> **What you need to do**:
Set down all of the data exactly as it appears.

═════ Data extract

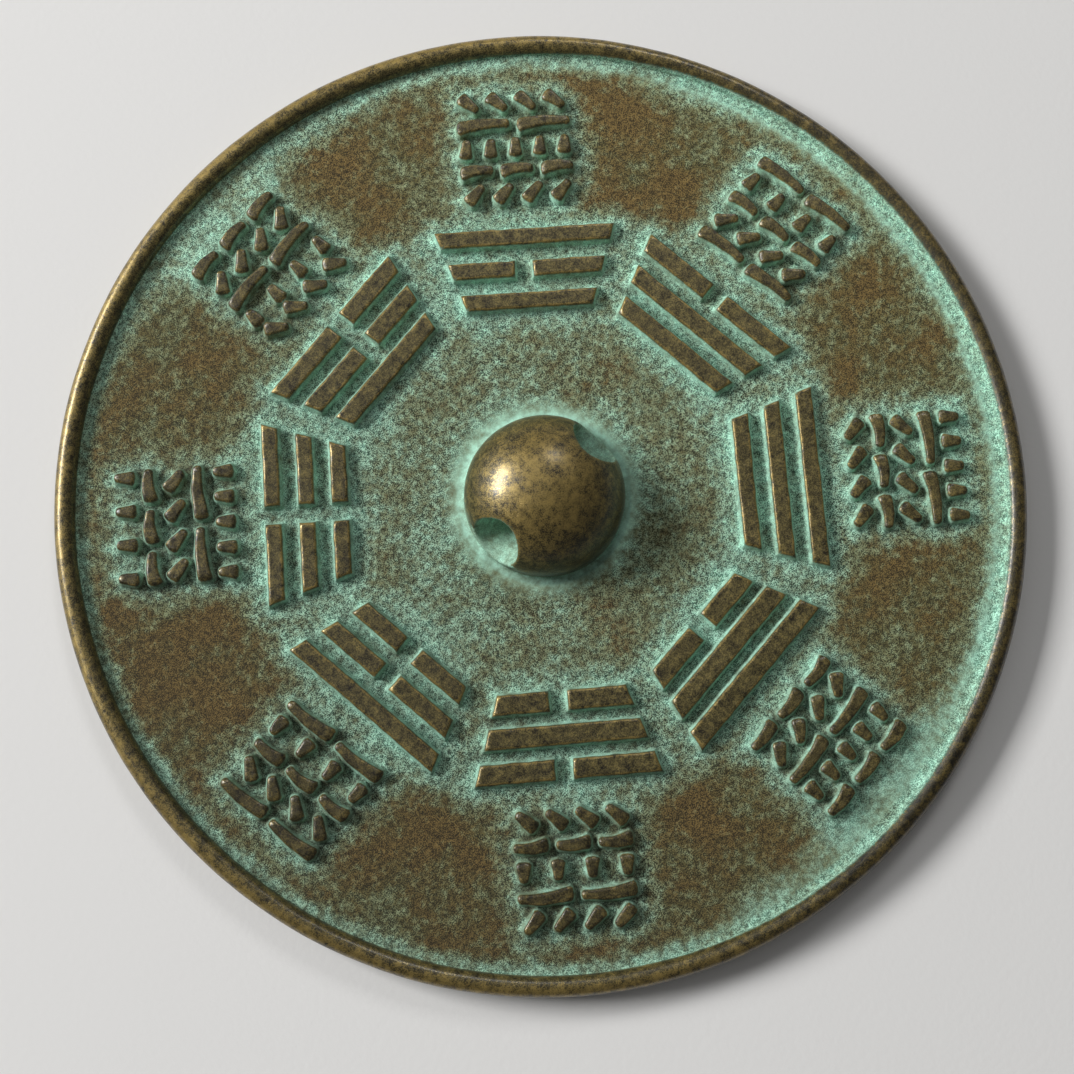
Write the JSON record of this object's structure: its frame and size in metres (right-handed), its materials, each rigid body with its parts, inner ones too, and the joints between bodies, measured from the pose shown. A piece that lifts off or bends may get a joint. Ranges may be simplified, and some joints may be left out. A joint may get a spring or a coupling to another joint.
{
  "type": "bronze mirror",
  "caption": "Round cast bronze mirror lying on its plain face: a raised rim, ring of bar groups and stroke blocks round a domed knob with a cord hole.",
  "frame": {"origin": "centre of the flat mirror face, on which the mirror lies", "axes": "+Z out of the decorated back, through the knob; +X along the cord hole in the knob"},
  "size_m": [0.12, 0.12, 0.0124],
  "materials": {
    "patinated_bronze": "cast bronze, brown on what stands out, with green and turquoise corrosion in the hollows"
  },
  "bodies": {
    "root": {"bronze_mirror": "patinated_bronze"}
  },
  "joints": []
}
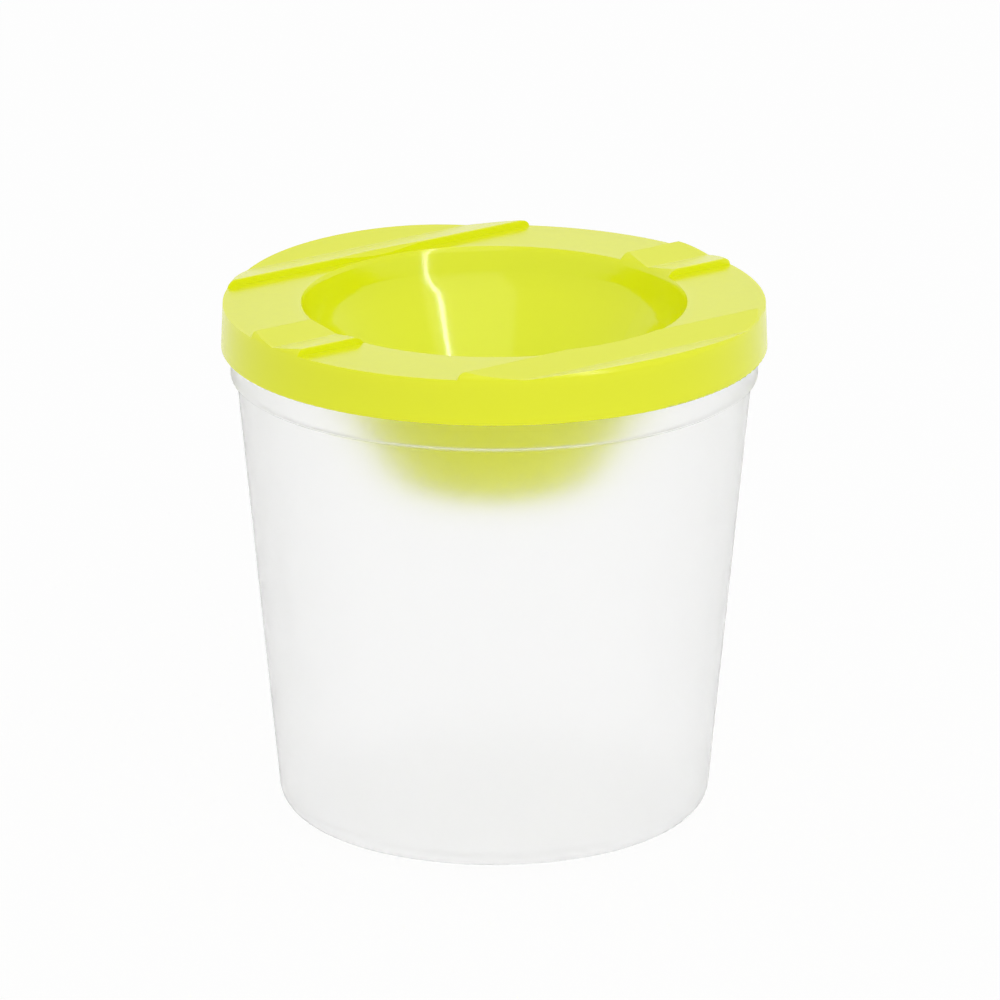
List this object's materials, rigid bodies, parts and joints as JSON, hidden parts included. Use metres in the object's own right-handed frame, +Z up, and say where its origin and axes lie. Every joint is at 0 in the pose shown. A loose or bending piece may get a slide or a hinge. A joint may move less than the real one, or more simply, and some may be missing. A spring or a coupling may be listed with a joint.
{
  "type": "paint cup with lid",
  "caption": "Tapered round translucent cup for paint or rinsing water, with a push-on lid that has a funnel and V-shaped brush rests.",
  "frame": {"origin": "on the table, under the middle of the cup", "axes": "+Z up out of the cup's mouth; the brush rests of the lid run along X; the part looks the same from +Y and -Y, and +Y points to the far left in the picture"},
  "size_m": [0.09, 0.09, 0.0884],
  "materials": {
    "cup": "frosted translucent, near white",
    "lid": "glossy, lime green"
  },
  "bodies": {
    "cup": {"cup": "cup"},
    "lid": {"lid": "lid"}
  },
  "joints": [
    {"name": "lid_lift", "type": "slide", "parent": "cup", "child": "lid", "axis": [0, 0, 1], "range_m": [0, 0.045]}
  ]
}
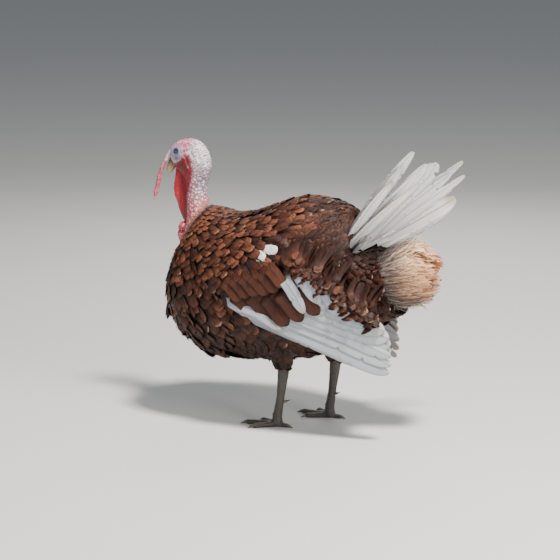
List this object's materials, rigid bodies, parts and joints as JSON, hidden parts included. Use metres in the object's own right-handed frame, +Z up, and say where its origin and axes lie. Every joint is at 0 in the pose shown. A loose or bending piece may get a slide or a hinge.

══════════

> **Exercise answer**:
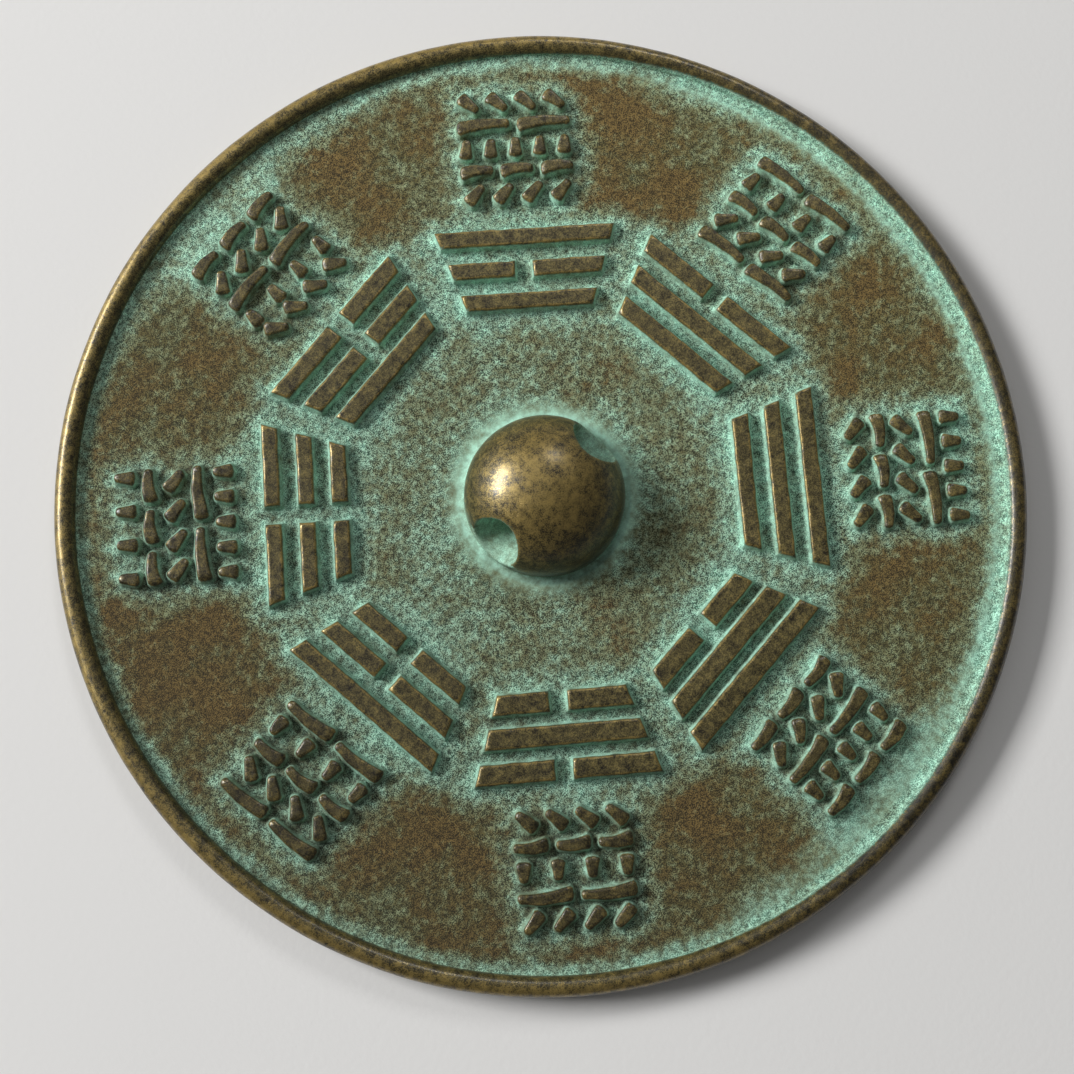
Write the JSON record of this object's structure: its frame and size in metres (right-handed), its materials, each rigid body with its parts, inner ones too, and the joints between bodies, measured from the pose shown. A piece that lifts off or bends may get a joint. Ranges may be simplified, and some joints may be left out. A joint may get a spring or a coupling to another joint.
{
  "type": "bronze mirror",
  "caption": "Round cast bronze mirror lying on its plain face: a raised rim, ring of bar groups and stroke blocks round a domed knob with a cord hole.",
  "frame": {"origin": "centre of the flat mirror face, on which the mirror lies", "axes": "+Z out of the decorated back, through the knob; +X along the cord hole in the knob"},
  "size_m": [0.12, 0.12, 0.0124],
  "materials": {
    "patinated_bronze": "cast bronze, brown on what stands out, with green and turquoise corrosion in the hollows"
  },
  "bodies": {
    "root": {"bronze_mirror": "patinated_bronze"}
  },
  "joints": []
}
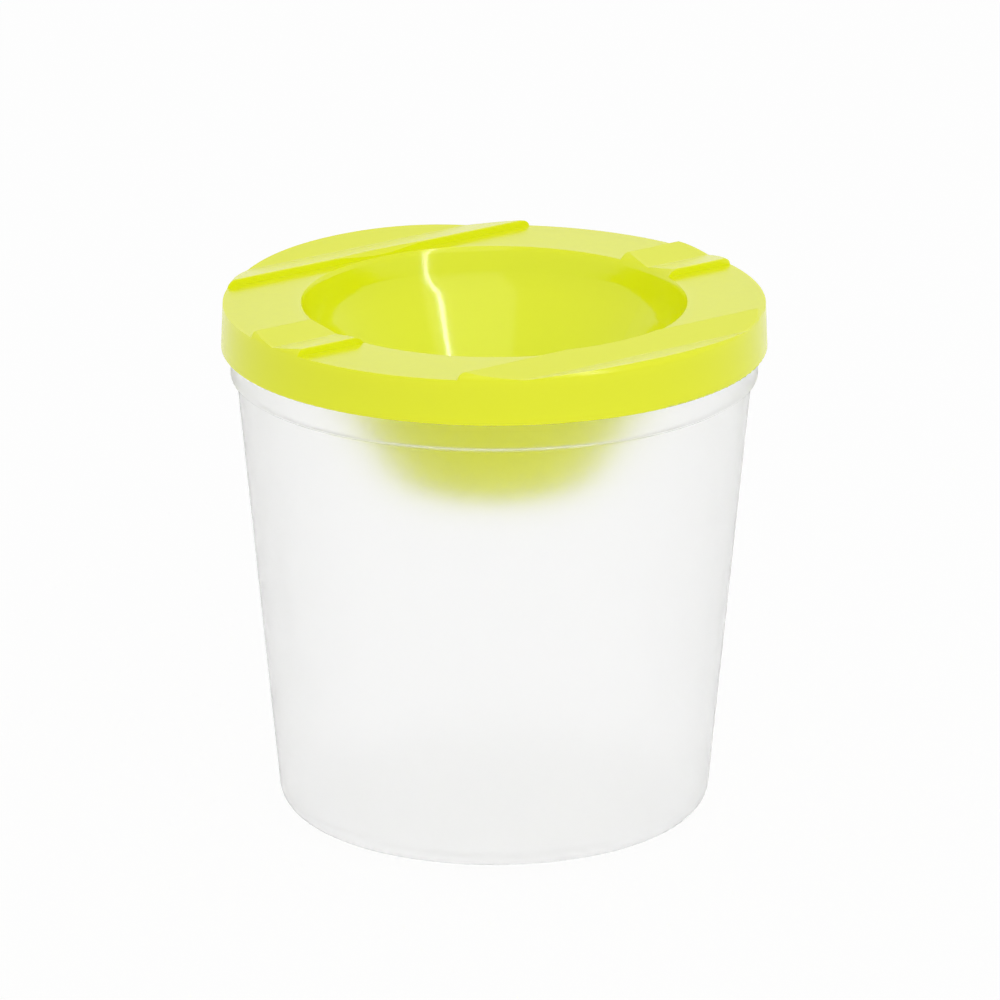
List this object's materials, rigid bodies, parts and joints as JSON, hidden parts included. Use metres in the object's own right-handed frame, +Z up, and say where its origin and axes lie. Every joint is at 0 in the pose shown. A loose or bending piece may get a slide or a hinge. A joint may move less than the real one, or more simply, and some may be missing. A spring or a coupling may be listed with a joint.
{
  "type": "paint cup with lid",
  "caption": "Tapered round translucent cup for paint or rinsing water, with a push-on lid that has a funnel and V-shaped brush rests.",
  "frame": {"origin": "on the table, under the middle of the cup", "axes": "+Z up out of the cup's mouth; the brush rests of the lid run along X; the part looks the same from +Y and -Y, and +Y points to the far left in the picture"},
  "size_m": [0.09, 0.09, 0.0884],
  "materials": {
    "cup": "frosted translucent, near white",
    "lid": "glossy, lime green"
  },
  "bodies": {
    "cup": {"cup": "cup"},
    "lid": {"lid": "lid"}
  },
  "joints": [
    {"name": "lid_lift", "type": "slide", "parent": "cup", "child": "lid", "axis": [0, 0, 1], "range_m": [0, 0.045]}
  ]
}
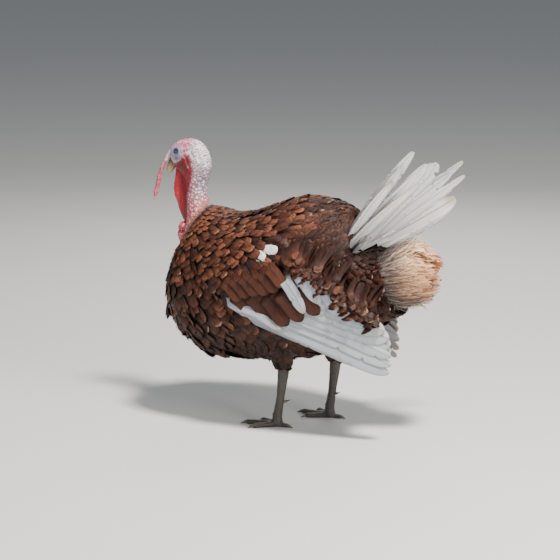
List this object's materials, rigid bodies, parts and joints as JSON, hidden parts included. Use metres in the object's own right-handed frame, +Z up, and say where its origin and axes lie. Every joint is at 0 in the pose shown. A loose or bending piece may get a slide or a hinge.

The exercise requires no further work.